Let us make this year the year of surrounding ourselves with gorgeous words of Torah, exulting in text that makes us think and challenges us to ask the big questions. The year of basking in rituals that elevate our spirit like when we bring in light for Shabbat as a way to deal with the darkness. The year of following our ancient wisdom that teaches us to say at least 100 blessings a day because gratitude makes us better people. Let us make this the year of raucous Jewish celebration eating as much challah as we can possibly stuff in our faces and stomping on glasses under beautiful chuppotand raising exhilarated kids in chairs at simchas and wearing the biggest Jewish stars we can find because we love who we are, and no one should ever be able to steal that from us.
Enjoy being Jewish. Be proud of being Jewish. Love yourself because you are Jewish and love everyone else because you are Jewish.
What is the story of Abraham on the mountain teaching us today, right now, in this moment of Jewish history? It is teaching us to not let anyone kill our joy, including ourselves. To pay attention to the pressures of these difficult days so we don’t smother the hope in our hearts. To boldly say: We are the ones -no one else- who get to define our Judaism. To let the angels stay our hands and to let laughter live.

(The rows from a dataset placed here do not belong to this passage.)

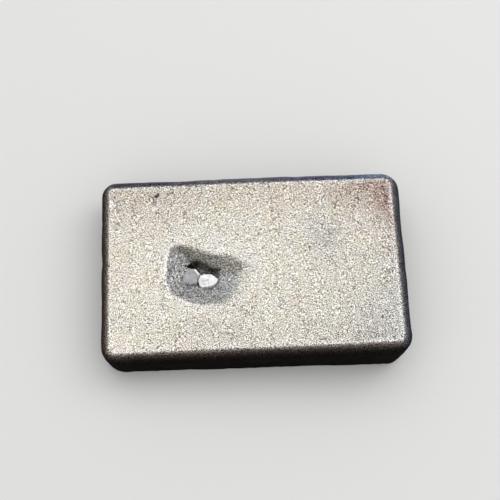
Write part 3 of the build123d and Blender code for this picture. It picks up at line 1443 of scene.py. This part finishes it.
class Nodes:
    """A node tree with short calls for the nodes that the finishes use."""

    def __init__(self, tree: bpy.types.NodeTree) -> None:
        """Keep the tree."""
        self.tree = tree

    def add(self, kind: str, **inputs: object) -> bpy.types.Node:
        """Add a node and set or link its inputs.

        Args:
            kind: The node's type.
            inputs: By input name, with _ for a space, either a socket to link or a value.

        Returns:
            The node.
        """
        node = self.tree.nodes.new(kind)
        for name, value in inputs.items():
            self.feed(node, name.replace("_", " "), value)
        return node

    def group(self, tree: bpy.types.NodeTree, **inputs: object) -> bpy.types.Node:
        """Add a node group and set or link its inputs, named as for any other node.

        Args:
            tree: The group's tree.
            inputs: By input name, with _ for a space, either a socket to link or a value.

        Returns:
            The group's node.
        """
        node = self.tree.nodes.new("ShaderNodeGroup")
        node.node_tree = tree
        for name, value in inputs.items():
            self.feed(node, name.replace("_", " "), value)
        return node

    def feed(self, node: bpy.types.Node, name: str | int, value: object) -> None:
        """Link a socket to a node's input, or set the input's value."""
        if isinstance(value, Output):
            self.tree.links.new(value, node.inputs[name])
        else:
            node.inputs[name].default_value = value

    def math(self, operation: str, *values: object) -> Output:
        """Add a Math node with its two or three values, and return its result.

        Args:
            operation: The operation's name.
            values: Its two or three numbers or sockets.

        Returns:
            The result.
        """
        node = self.tree.nodes.new("ShaderNodeMath")
        node.operation = operation
        for place, value in enumerate(values):
            self.feed(node, place, value)
        return node.outputs[0]

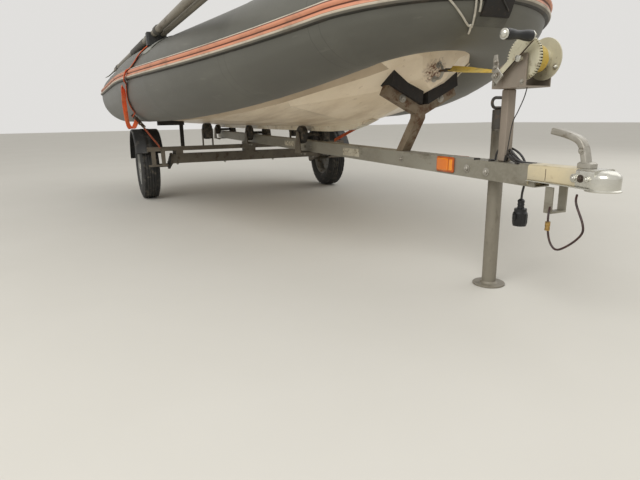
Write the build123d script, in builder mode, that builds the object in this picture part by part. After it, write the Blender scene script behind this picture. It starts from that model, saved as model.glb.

Eloheinu v’elohei doroteinu, Our God and God of those who came before us, be with us as we struggle on the mountain. Let your angels come close. Open our eyes to the possibilities of redemption that are right here in our midst. And when our world feels like it's falling apart, remind us that we are the descendants of those who laughed and who defiantly chose to hope. May we choose to hope as well. Shanah tovah.